Read or Sing Hymn 289 “A Hymn of Glory Let Us Sing” Prayer: Ask the LORD to sanctify your thinking by leading you to meditate on that which is true, that which is noble, and that which is admirable.
Friday (3/30) Read and discuss 1 Peter 5:1-11. We will all face the temptation to be anxious at some point, and probably many points in our lives. Commenting on verse 7, Calvin writes:
All those who do not rely on God’s providence must necessarily be in constant turmoil and rush violently up against others. We ought to dwell all the more on this thought, that God cares for us, first, in order to have peace within, and secondly, in order that we may be humble and meek towards men.

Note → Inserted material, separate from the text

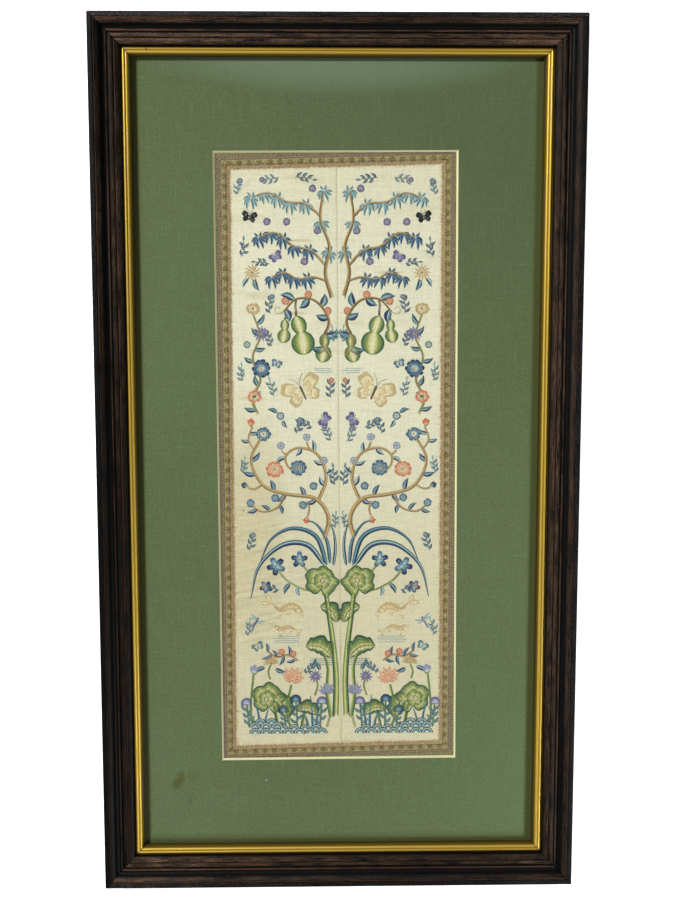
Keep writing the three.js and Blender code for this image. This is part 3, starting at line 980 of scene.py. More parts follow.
def make_mat(boards):
    """The window mat: green face, cream bevel and pale underside."""
    low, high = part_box("window_mat")
    outer = np.array([(low.x, low.y), (high.x, low.y), (high.x, high.y), (low.x, high.y)]) / MM
    loops = (
        at_height(outer, MAT_LOW),
        at_height(outer, MAT_TOP),
        at_height(window_outline(-0.1), MAT_TOP),
        at_height(window_outline(0.1), MAT_TOP - 0.08),
        at_height(window_outline(BEVEL_WIDTH), MAT_TOP - BEVEL_DEPTH),
        at_height(window_outline(BEVEL_WIDTH), MAT_LOW),
    )
    faces = []
    rings = len(loops)
    for k in range(rings):
        here, there = k * 4, (k + 1) % rings * 4
        for i in range(4):
            faces.append((here + i, here + (i + 1) % 4, there + (i + 1) % 4, there + i))
    materials = (linen_face(boards), cut_core(boards))
    points = np.vstack(loops)
    piece = make_piece("mat_linen_face", points, faces, materials, smooth_faces=False)
    for face in piece.data.polygons:
        face.material_index = 0 if face.index // 4 == 1 else 1
    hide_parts("window_mat")
    return piece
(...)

We are not bidden to cast all our care on God, as though God wished us to have stony hearts, and to be void of all feeling, but in case fear or too much anxiety should drive us to impatience. In like manner, the knowledge of divine providence does not free men from every care, so that they can indulge themselves carelessly, for it ought not to encourage the laziness of the flesh, but to give rest to faith.

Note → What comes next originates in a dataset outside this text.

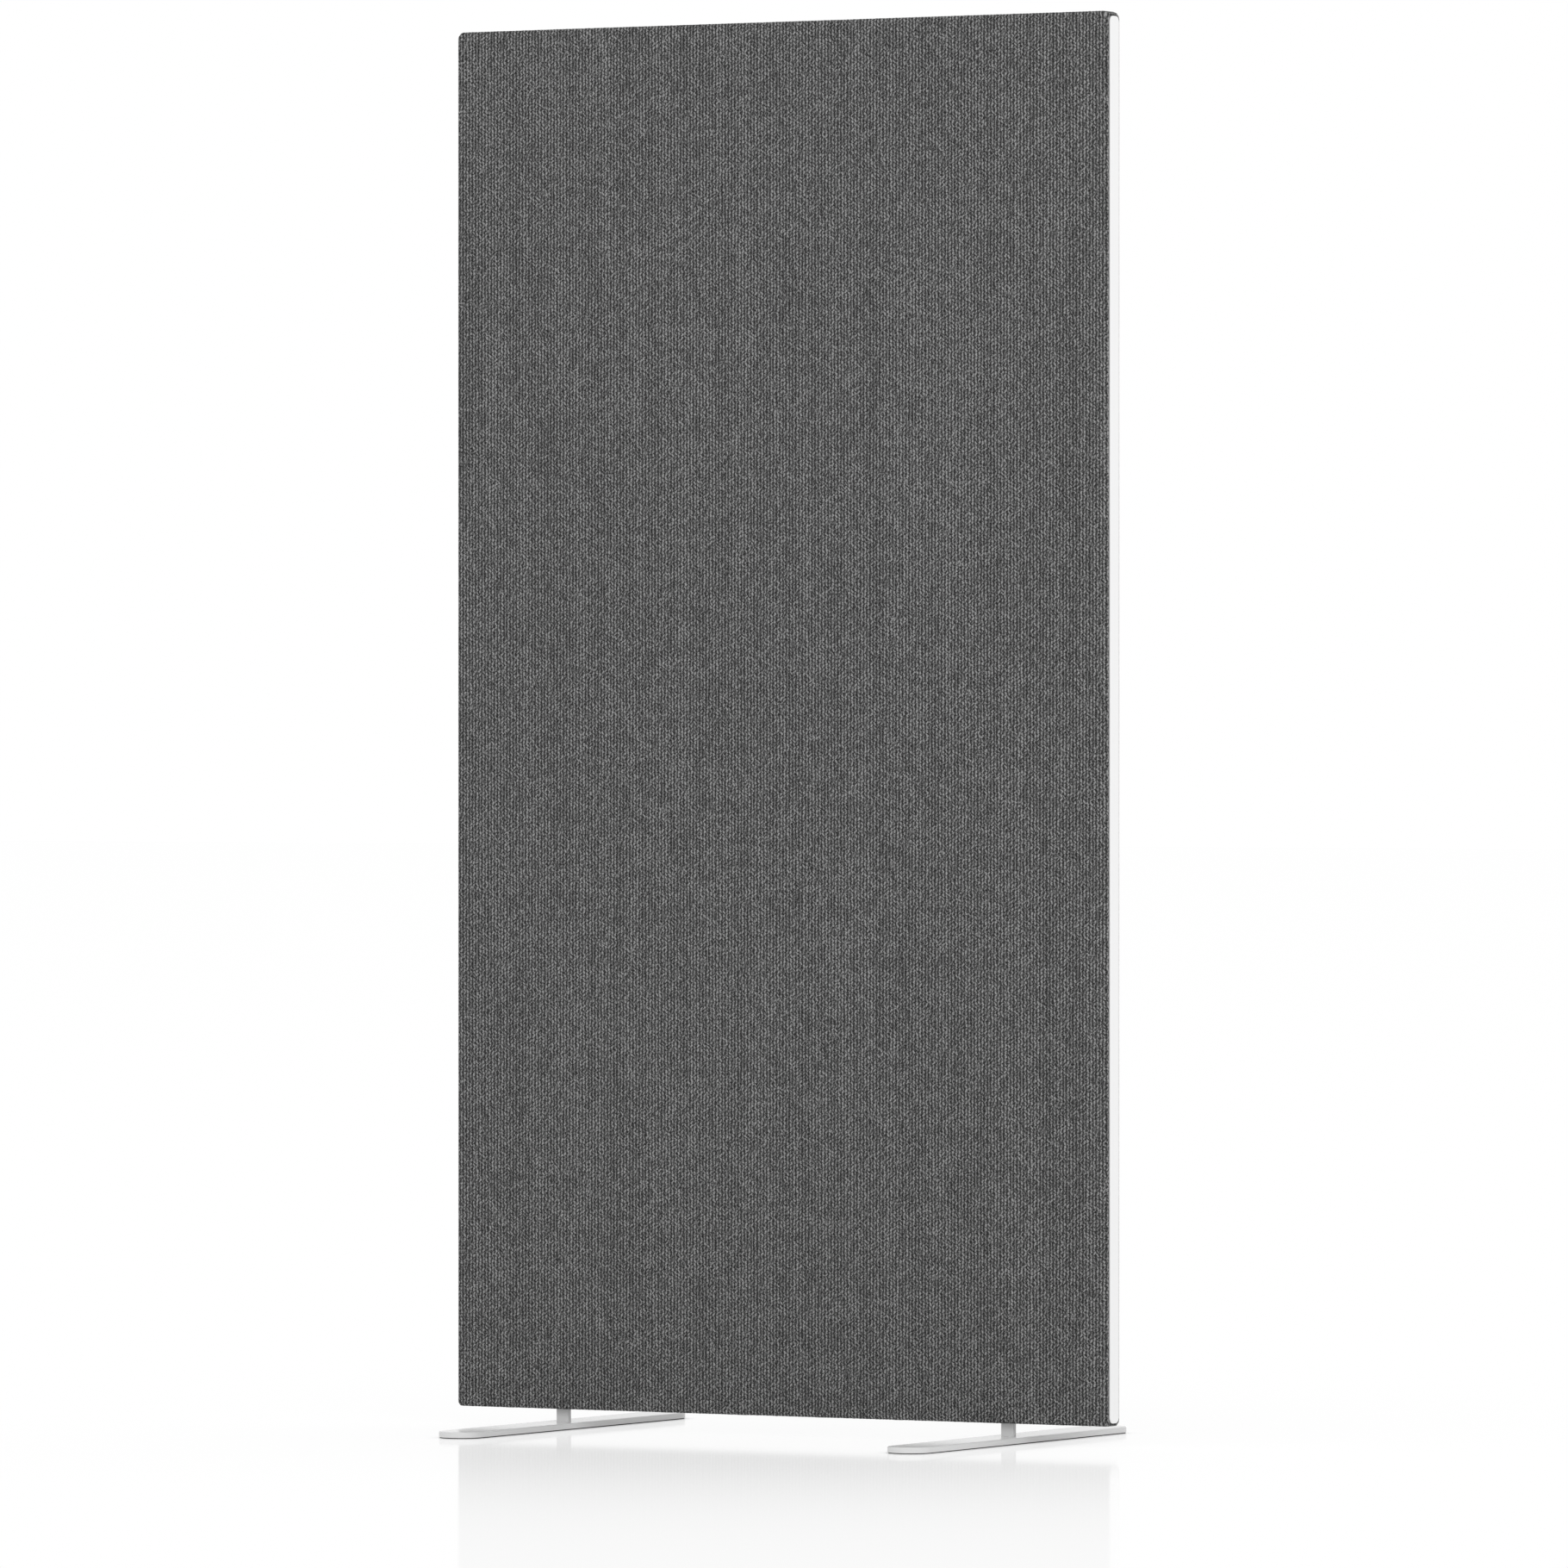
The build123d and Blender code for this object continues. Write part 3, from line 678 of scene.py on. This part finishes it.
@dataclass(frozen=True)
class MeshParts:
    """The arrays that a piece's mesh is made from: its points and its faces' vertex numbers."""

    points: np.ndarray
    smooth: list[np.ndarray]
    flat: list[np.ndarray]
    cloth_map: np.ndarray | None = None

    def piece(self, name: str, slot: str) -> bpy.types.Object:
        """Makes the object, gives it its finish and lets it ride on the screen's one body.

        Args:
            name: the piece's name.
            slot: the record's material slot.

        Returns:
            The new piece.
        """
        blocks = self.smooth + self.flat
        sizes = np.concatenate([np.full(len(block), block.shape[1]) for block in blocks])
        corners = np.concatenate([block.ravel() for block in blocks])
        mesh = bpy.data.meshes.new(name)
        mesh.vertices.add(len(self.points))
        mesh.vertices.foreach_set("co", self.points.astype(np.float32).ravel())
        mesh.loops.add(len(corners))
        mesh.loops.foreach_set("vertex_index", corners.astype(np.int32))
        mesh.polygons.add(len(sizes))
        mesh.polygons.foreach_set("loop_start", (np.cumsum(sizes) - sizes).astype(np.int32))
        mesh.polygons.foreach_set("use_smooth", np.arange(len(sizes)) < sum(map(len, self.smooth)))
        if self.cloth_map is not None:
            layer = mesh.uv_layers.new(name=CLOTH_MAP)
            layer.uv.foreach_set("vector", self.cloth_map[corners].astype(np.float32).ravel())
        mesh.update(calc_edges=True)
        mesh.validate()
        mesh.materials.append(FINISHES[slot].material())
        made = put(name, mesh)
        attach(made, BODY)
        return made


def closed(rings: np.ndarray) -> MeshParts:
    """Joins rings of points by walls, and fills the first and the last ring flat.

    A ring's area is the sum of the cross products of its neighbours. Where it looks against the
    way that the rings go, the faces are turned round, so that they look outward.

    Args:
        rings: points by ring and by place round it.

    Returns:
        The closed solid's arrays.
    """
    number = np.arange(rings[..., 0].size).reshape(rings.shape[:2])
    walls, ends = quads(np.hstack([number, number[:, :1]]).T), [number[:1, ::-1], number[-1:]]
    area = np.cross(rings[0], np.roll(rings[0], -1, axis=0)).sum(axis=0)
    if area @ (rings[-1] - rings[0]).mean(axis=0) < 0:
        walls, ends = walls[:, ::-1], [end[:, ::-1] for end in ends]
    return MeshParts(rings.reshape(-1, 3), [walls], ends)


@dataclass(frozen=True)
class Outline:
    """A rounded rectangle in a plane, round which a profile is carried."""

    half_width: float
    low: float
    high: float
    low_radius: float
    high_radius: float
    corner_steps: int = 8

    def carry(self, profile: np.ndarray, order: tuple[int, ...]) -> MeshParts:
        """Carries a profile round four quarter circles and the straight stretches between them.

        Each step of the profile is one ring: the outline drawn in by the step's first number along
        the outward direction, at the height of its second.

        Args:
            profile: rows of how far in and how high, from the first ring to the last.
            order: which of across, upright and height run along X, Y and Z.

        Returns:
            The closed solid's arrays.
        """
        starts = QUARTER_TURN * np.array([2, 3, 0, 1])
        angle = starts[:, None] + np.linspace(0, QUARTER_TURN, self.corner_steps + 1)
        outward = np.stack([np.cos(angle), np.sin(angle)], axis=-1)
        radii = np.repeat([self.low_radius, self.high_radius], 2)
        across = np.array([-1, 1, 1, -1]) * (self.half_width - radii)
        upright = np.repeat([self.low, self.high], 2) + np.repeat([1, -1], 2) * radii
        reach = radii[:, None, None] - profile[:, :1, None, None]
        flat = np.stack([across, upright], axis=-1)[:, None] + reach * outward
        height = np.broadcast_to(profile[:, 1:, None, None], (*flat.shape[:-1], 1))
        return closed(np.concatenate([flat, height], axis=-1)[..., order].reshape(len(profile), -1, 3))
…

Read or sing Hymn 277 “Christ the Lord is Risen Today” Prayer: Give thanks that the LORD calls us to cast our cares on Him because as our loving Father He does not want us to lead lives filled with anxiety but lives filled with peace, love, and deep joy.
Saturday (3/31) Read and discuss 1 Corinthians 15:12-28. Roy Ciampa and Brian Rosner write:
Having delineated the consequences which would follow if there were no resurrection of the dead (as some Corinthians had affirmed), Paul now moves from that negative argumentation to a positive exposition of the meaning and significance of the fact that Christ has indeed been raised from the dead. As Wright points out, this passage “takes the form of a small apocalyptic account of the coming of God’s kingdom, establishing God’s rule over the world and defeating all the enemies of his kingdom, much as Daniel 7, itself drawing on the creation account in Genesis, in which the human race was set in authority over the beasts, envisages YHWH’s kingdom as a new creation.” Paul’s discussion reflects a contrasting typology in which Christ, the ideal human and final representative of the human race, reverses the corruption introduced by the first human and original representative of the human race and restores things to the way they were originally intended, with God’s dominion perfectly expressed in the restored creation such that he is perfectly glorified as the one who is “all in all.”
Prayer: Please lift up tomorrow’s morning and evening worship services.